- Exercise objective
Extract each line of the data and write it out again exactly.

- Information provided
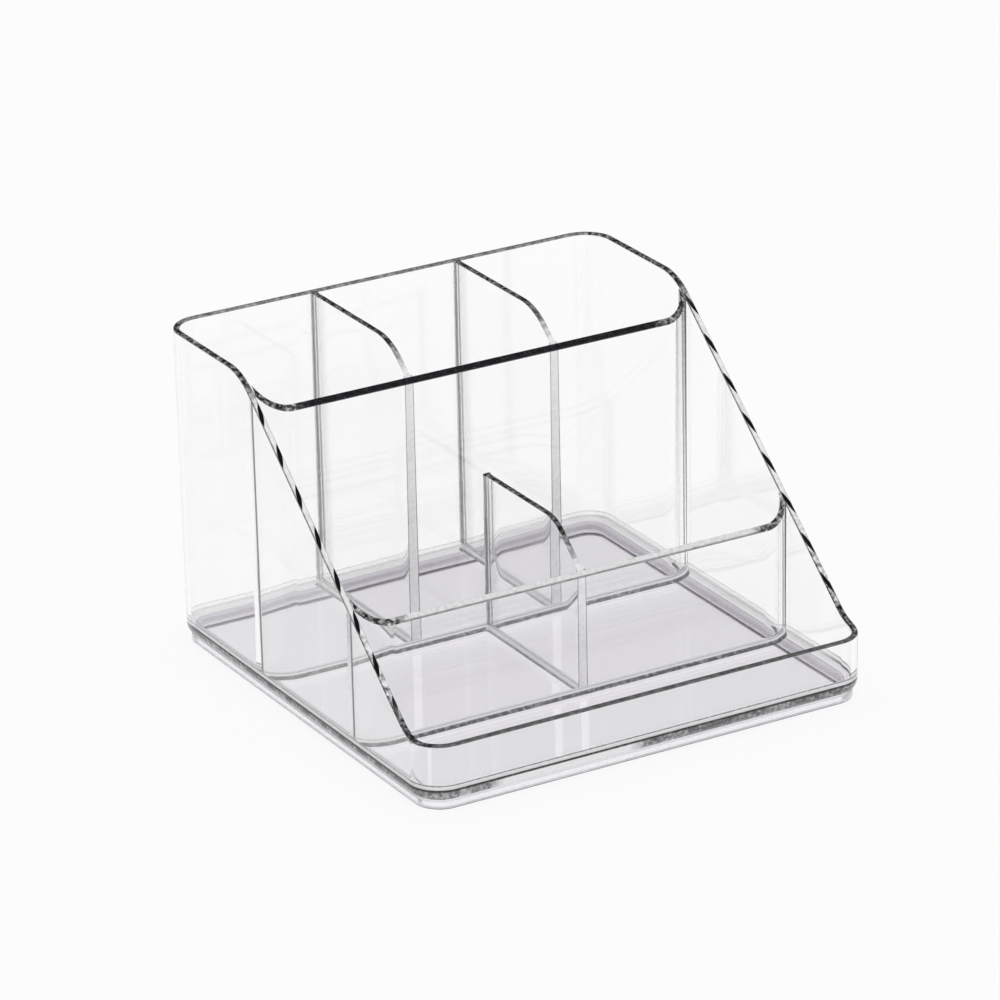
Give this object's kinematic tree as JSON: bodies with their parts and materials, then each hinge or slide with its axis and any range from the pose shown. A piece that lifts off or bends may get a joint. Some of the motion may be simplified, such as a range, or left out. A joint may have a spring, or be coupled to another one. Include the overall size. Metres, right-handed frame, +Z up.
{
  "type": "makeup organizer tray",
  "caption": "Clear open-top desktop organizer: tall pockets at the back, lower pockets in the middle and a shallow tray behind a low front lip.",
  "frame": {"origin": "middle of the plan outline, on the face that the tray rests on", "axes": "+Z up, +Y towards the tall back wall, +X to the right seen from the front"},
  "size_m": [0.235, 0.2395, 0.157],
  "materials": {
    "clear_wall": "clear, smooth, glossy moulded plastic with a very faint cool tint",
    "clear_base": "clear, smooth, glossy moulded plastic, greyer where it is thick"
  },
  "bodies": {
    "root": {"outer_shell": "clear_wall", "floor_plate": "clear_base", "foot_ring": "clear_base", "rear_cross_wall": "clear_wall", "front_cross_wall": "clear_wall", "left_rear_divider": "clear_wall", "right_rear_divider": "clear_wall", "front_divider": "clear_wall"}
  },
  "joints": []
}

- Answer to this problem
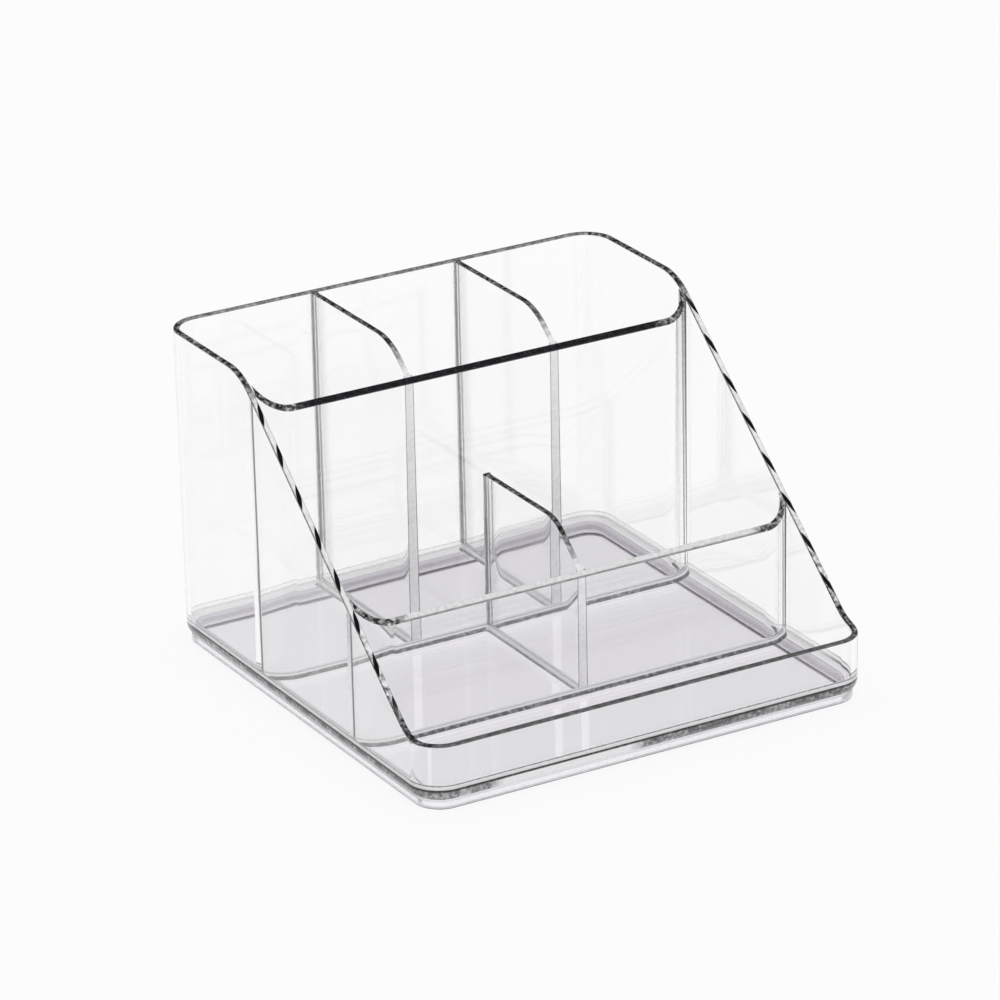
Give this object's kinematic tree as JSON: bodies with their parts and materials, then each hinge or slide with its axis and any range from the pose shown. A piece that lifts off or bends may get a joint. Some of the motion may be simplified, such as a range, or left out. A joint may have a spring, or be coupled to another one. Include the overall size. Metres, right-handed frame, +Z up.
{
  "type": "makeup organizer tray",
  "caption": "Clear open-top desktop organizer: tall pockets at the back, lower pockets in the middle and a shallow tray behind a low front lip.",
  "frame": {"origin": "middle of the plan outline, on the face that the tray rests on", "axes": "+Z up, +Y towards the tall back wall, +X to the right seen from the front"},
  "size_m": [0.235, 0.2395, 0.157],
  "materials": {
    "clear_wall": "clear, smooth, glossy moulded plastic with a very faint cool tint",
    "clear_base": "clear, smooth, glossy moulded plastic, greyer where it is thick"
  },
  "bodies": {
    "root": {"outer_shell": "clear_wall", "floor_plate": "clear_base", "foot_ring": "clear_base", "rear_cross_wall": "clear_wall", "front_cross_wall": "clear_wall", "left_rear_divider": "clear_wall", "right_rear_divider": "clear_wall", "front_divider": "clear_wall"}
  },
  "joints": []
}